City should elect, not appoint, new alder
Ald. Zach Brandon's decision to leave the Madison City Council and take a job with the state Department of Commerce creates a void at precisely the point when Brandon is needed.
The council's most aggressive and articulate advocate for fiscal responsibility is leaving as Mayor Dave Cieslewicz and the remaining alders struggle to balance a budget with too many demands and too few resources.
Brandon, who has gracefully refused to say "I told you so" as the current fiscal difficulty came into focus, was poised to be a vital player in the process of crafting a new fiscal blueprint for the city.
Now that he is gone, the council must scramble to fill a vacancy at a point when, frankly, attention should be focused on the budgetary challenges at hand.

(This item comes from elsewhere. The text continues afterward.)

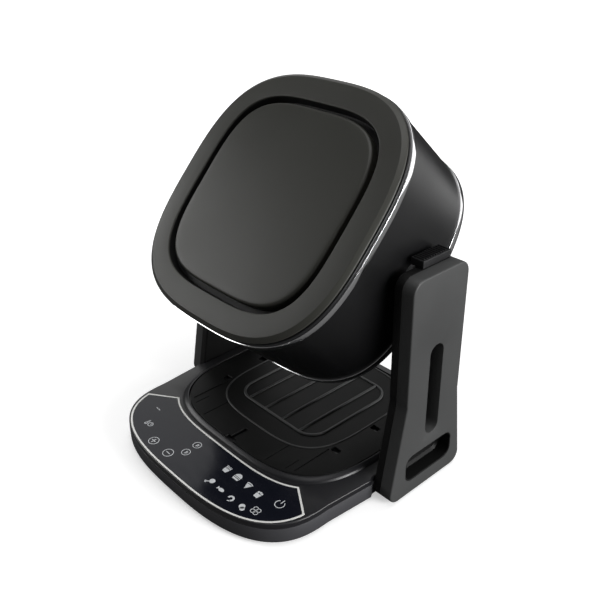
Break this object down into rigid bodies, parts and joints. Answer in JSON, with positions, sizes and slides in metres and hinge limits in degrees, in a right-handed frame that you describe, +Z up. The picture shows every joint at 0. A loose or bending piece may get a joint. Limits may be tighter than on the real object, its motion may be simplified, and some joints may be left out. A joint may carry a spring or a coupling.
{
  "type": "air fryer",
  "caption": "Flip-pod air fryer: a rounded square cooking pod with a hinged lid turns between two pillars over a flat base with a touch panel and a ribbed tray.",
  "frame": {"origin": "on the table under the feet, at the centre of the footprint", "axes": "+Z up, -Y towards the user (the control panel side), +X to the user's right when facing the object"},
  "size_m": [0.33, 0.3173, 0.3762],
  "materials": {
    "grey_plastic": "fine spark texture, dark warm grey",
    "gloss_black": "semi-gloss moulded black",
    "satin_black": "satin moulded black",
    "lid_plastic": "matte olive-black, very fine texture",
    "pod_paint": "satin black paint",
    "panel_glass": "polished black control panel, printed from behind",
    "silver_trim": "bright narrow trim",
    "chrome_trim": "polished",
    "steel": "plain steel",
    "zinc_steel": "zinc-plated sheet",
    "bright_steel": "aluminised steel sheet",
    "bronze": "sintered bronze",
    "copper": "spring copper",
    "heater_sheath": "dark oxidised sheath",
    "circuit_board": "green solder mask",
    "white_plastic": "moulded white",
    "nonstick": "speckled non-stick coating",
    "insulation": "pressed glass fibre",
    "silicone": "grey silicone",
    "rubber": "moulded rubber"
  },
  "bodies": {
    "base": {"base_pan": "grey_plastic", "base_top": "gloss_black", "rubber_feet": "rubber", "base_screws": "steel", "cross_beam": "zinc_steel", "tray_plate": "satin_black", "control_glass": "panel_glass", "glass_trim": "silver_trim", "control_board": "circuit_board", "touch_springs": "copper", "display_module": "white_plastic", "buzzer": "satin_black", "power_board": "circuit_board", "cord_gland": "rubber", "right_outer_cover": "grey_plastic", "right_inner_cover": "satin_black", "right_slot_back": "satin_black", "right_grip_liner": "satin_black", "right_upright": "zinc_steel", "right_bush": "bronze", "left_outer_cover": "grey_plastic", "left_inner_cover": "satin_black", "left_slot_back": "satin_black", "left_grip_liner": "satin_black", "left_upright": "zinc_steel", "left_bush": "bronze", "upright_screws": "steel", "flip_motor": "steel", "motor_standoffs": "steel"},
    "pinion": {"motor_pinion": "bronze"},
    "slider": {"lock_slider": "satin_black"},
    "pod": {"pod_shell": "pod_paint", "pod_collar": "satin_black", "front_chrome_ring": "chrome_trim", "rear_chrome_ring": "chrome_trim", "rear_cap": "satin_black", "inner_liner": "bright_steel", "fan_housing": "bright_steel", "fan_guard": "bright_steel", "heater_coil": "heater_sheath", "fan_motor": "steel", "thermostat": "white_plastic", "right_trunnion": "steel", "left_trunnion": "steel", "side_plates": "zinc_steel", "drive_gear": "bronze", "pod_hinge_leaf": "steel", "hinge_pin": "steel", "pot_rests": "bright_steel", "cooking_pot": "nonstick", "crisper_plate": "nonstick"},
    "fan": {"convection_fan": "bright_steel", "cooling_fan": "satin_black", "fan_shaft": "steel"},
    "lid": {"lid_ring": "lid_plastic", "lid_panel": "lid_plastic", "lid_insulation": "insulation", "lid_liner": "bright_steel", "lid_seal": "silicone", "lid_hinge": "steel"}
  },
  "joints": [
    {"name": "pod_tilt", "type": "hinge", "parent": "base", "child": "pod", "pos_m": [0, 0.042, 0.2225], "axis": [-1, 0, 0], "range_deg": [-90, 47]},
    {"name": "pinion_spin", "type": "hinge", "parent": "base", "child": "pinion", "pos_m": [0.15, 0.042, 0.2008], "axis": [-1, 0, 0], "range_deg": [-94, 180]},
    {"name": "lid_open", "type": "hinge", "parent": "pod", "child": "lid", "pos_m": [0, 0.07594, 0.36887], "axis": [-1, 0, 0], "range_deg": [0, 100]},
    {"name": "fan_spin", "type": "hinge", "parent": "pod", "child": "fan", "pos_m": [0, 0.042, 0.2225], "axis": [0, -0.7314, 0.682], "continuous": true},
    {"name": "lock_slide", "type": "slide", "parent": "base", "child": "slider", "axis": [0, 1, 0], "range_m": [0, 0.006]}
  ],
  "couplings": [
    {"joint": "pinion_spin", "follows": "pod_tilt", "ratio": -2}
  ]
}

Let's be clear: Madison has a miserable system for filling council vacancies.
Though the council is an elected legislative body, vacancies are filled via a cumbersome and undemocratic appointment process.
Candidates interested in filling Brandon's far west side seat must apply to Council President Tim Bruer by sending a notice to the Council Office, 210 Martin Luther King Jr. Blvd., Room 417, Madison, WI 53703. Bruer will review the applications. Then he'll make a recommendation to the City Council Organizational Committee. The Organizational Committee will then make a recommendation to the full council.
The process is expected to take four to six weeks, roughly the same amount of time that would be required for a special election if Madison had a smart system for filling council vacancies.
If Madison were to embrace instant runoff voting, which allows voters to rank candidates and transfer support, it would not be possible to avoid separate primary and general elections and hold a signal election to fill the seat.
It is, frankly, embarrassing that the Dane County Board is asking voters to fill the vacancy created by the resignation of Supervisor Dave Worzala from his west side seat at the same time that council is making an arbitrary appointment.